━━━━━ DATA SECTION
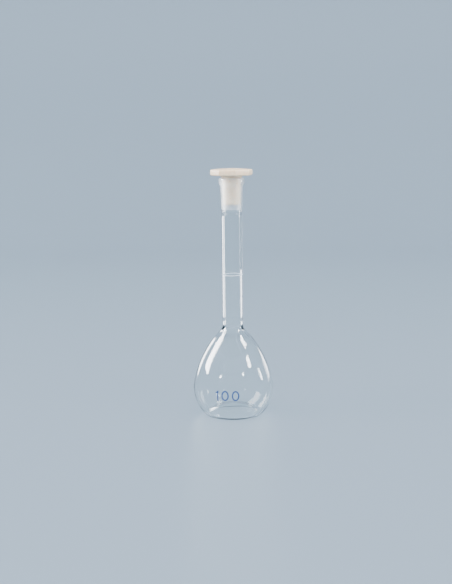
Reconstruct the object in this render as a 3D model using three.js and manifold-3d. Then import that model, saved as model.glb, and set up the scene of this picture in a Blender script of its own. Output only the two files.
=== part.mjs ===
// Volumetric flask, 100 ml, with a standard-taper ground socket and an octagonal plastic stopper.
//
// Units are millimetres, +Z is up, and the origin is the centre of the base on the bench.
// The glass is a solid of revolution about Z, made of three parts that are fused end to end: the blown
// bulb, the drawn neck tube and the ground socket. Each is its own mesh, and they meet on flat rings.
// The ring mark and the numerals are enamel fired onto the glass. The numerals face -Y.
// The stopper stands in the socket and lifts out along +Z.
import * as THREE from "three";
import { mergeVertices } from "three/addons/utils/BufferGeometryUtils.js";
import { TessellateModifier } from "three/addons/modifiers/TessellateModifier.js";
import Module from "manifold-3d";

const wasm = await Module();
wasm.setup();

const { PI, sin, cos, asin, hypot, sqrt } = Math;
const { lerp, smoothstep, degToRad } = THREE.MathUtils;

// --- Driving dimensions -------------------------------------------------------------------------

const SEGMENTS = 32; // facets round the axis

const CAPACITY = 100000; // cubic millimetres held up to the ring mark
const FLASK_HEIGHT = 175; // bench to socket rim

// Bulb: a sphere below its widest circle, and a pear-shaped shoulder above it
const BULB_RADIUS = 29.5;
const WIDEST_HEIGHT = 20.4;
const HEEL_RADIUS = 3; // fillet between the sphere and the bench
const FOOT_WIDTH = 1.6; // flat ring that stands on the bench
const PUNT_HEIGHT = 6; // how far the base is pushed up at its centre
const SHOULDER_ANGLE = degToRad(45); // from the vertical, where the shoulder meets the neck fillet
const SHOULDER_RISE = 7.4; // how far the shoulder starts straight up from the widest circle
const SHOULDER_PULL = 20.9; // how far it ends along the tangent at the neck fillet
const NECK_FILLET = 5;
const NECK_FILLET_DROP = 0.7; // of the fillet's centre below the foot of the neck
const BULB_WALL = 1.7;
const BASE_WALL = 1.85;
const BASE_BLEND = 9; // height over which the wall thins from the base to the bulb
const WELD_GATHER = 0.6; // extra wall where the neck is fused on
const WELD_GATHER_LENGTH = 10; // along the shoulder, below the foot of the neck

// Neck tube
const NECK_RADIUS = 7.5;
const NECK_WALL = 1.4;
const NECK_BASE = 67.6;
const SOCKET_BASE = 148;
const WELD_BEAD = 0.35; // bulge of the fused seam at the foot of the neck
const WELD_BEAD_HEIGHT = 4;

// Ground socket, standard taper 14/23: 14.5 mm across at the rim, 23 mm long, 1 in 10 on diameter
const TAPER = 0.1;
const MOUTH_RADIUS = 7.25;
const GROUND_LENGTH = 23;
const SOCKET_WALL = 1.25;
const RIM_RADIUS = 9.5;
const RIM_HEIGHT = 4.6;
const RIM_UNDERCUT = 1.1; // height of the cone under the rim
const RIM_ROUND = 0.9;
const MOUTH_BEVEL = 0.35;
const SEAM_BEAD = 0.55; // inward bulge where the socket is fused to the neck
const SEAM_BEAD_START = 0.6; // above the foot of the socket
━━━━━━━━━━
- REQUEST -
Print, unaltered, every line from the beginning of the material down to the line with "import Module from".

- TASK OUTPUT -
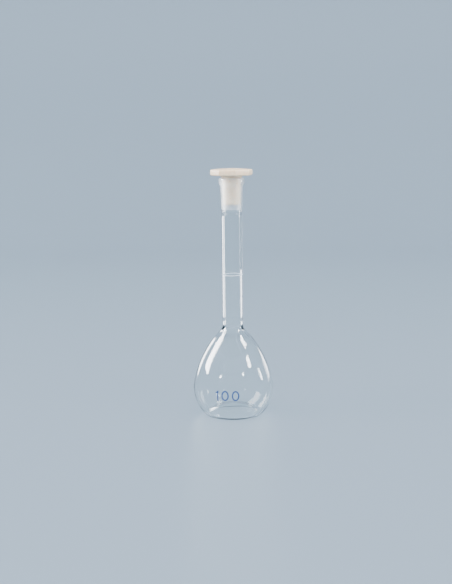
Reconstruct the object in this render as a 3D model using three.js and manifold-3d. Then import that model, saved as model.glb, and set up the scene of this picture in a Blender script of its own. Output only the two files.
=== part.mjs ===
// Volumetric flask, 100 ml, with a standard-taper ground socket and an octagonal plastic stopper.
//
// Units are millimetres, +Z is up, and the origin is the centre of the base on the bench.
// The glass is a solid of revolution about Z, made of three parts that are fused end to end: the blown
// bulb, the drawn neck tube and the ground socket. Each is its own mesh, and they meet on flat rings.
// The ring mark and the numerals are enamel fired onto the glass. The numerals face -Y.
// The stopper stands in the socket and lifts out along +Z.
import * as THREE from "three";
import { mergeVertices } from "three/addons/utils/BufferGeometryUtils.js";
import { TessellateModifier } from "three/addons/modifiers/TessellateModifier.js";
import Module from "manifold-3d";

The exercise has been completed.